Shots were also fired outside the club on the night of July 24, and multiple Patch readers wrote in, reporting the shooter had been a patron inside the club. No one was shot during the incident or arrested that night, but it didn't help the club's reputation with its neighbors.
Hernandez told Patch in November that he had already implemented new hours on Oct. 1, but a large portion of Blue Moon Nights' profits had come from it being known as an after-hours club, and he said that the change in hours had affected profits significantly and led to the foreclosure.
"The change of hours is what did it.
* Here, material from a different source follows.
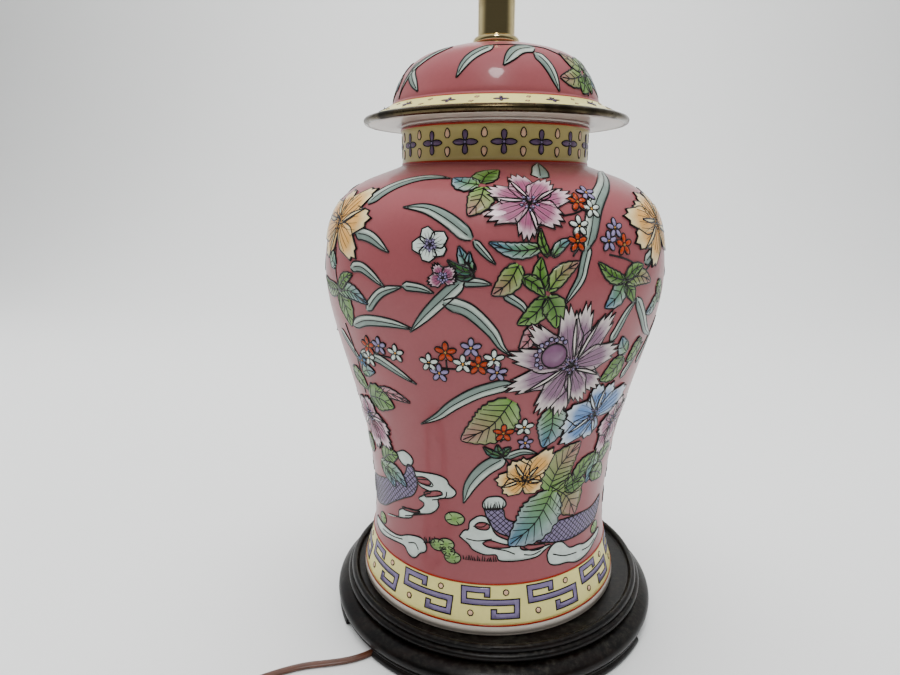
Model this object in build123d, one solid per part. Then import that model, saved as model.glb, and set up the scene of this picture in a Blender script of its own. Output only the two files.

We used to be open five, six nights a week until 6 a.m., now we have maybe one, two nights, and we are always closed now by [2 a.m.]," Hernandez said.
But Patch reader reported seeing the club open past 2 a.m. on several occasions after Oct. 1, along with police and an ambulance.
The foreclosure was supposed to render moot all these issues and it didn't add up that the club was still operating into 2012. But Jay Martinez, real estate broker for the bank, shed some possible light on the issue when he expressed surprise to learn that the club was still operating and suggested that Hernandez is squatting at the property, according to the Daily News.
"He isn't paying ... but he's still doing events there," Martinez told the Daily News.
Martinez also told the Daily News the site is now being shopped around to other buyers who are interested in turning the site into a restaurant or office space. The new operating restrictions would carry over to the new venue, according to the report.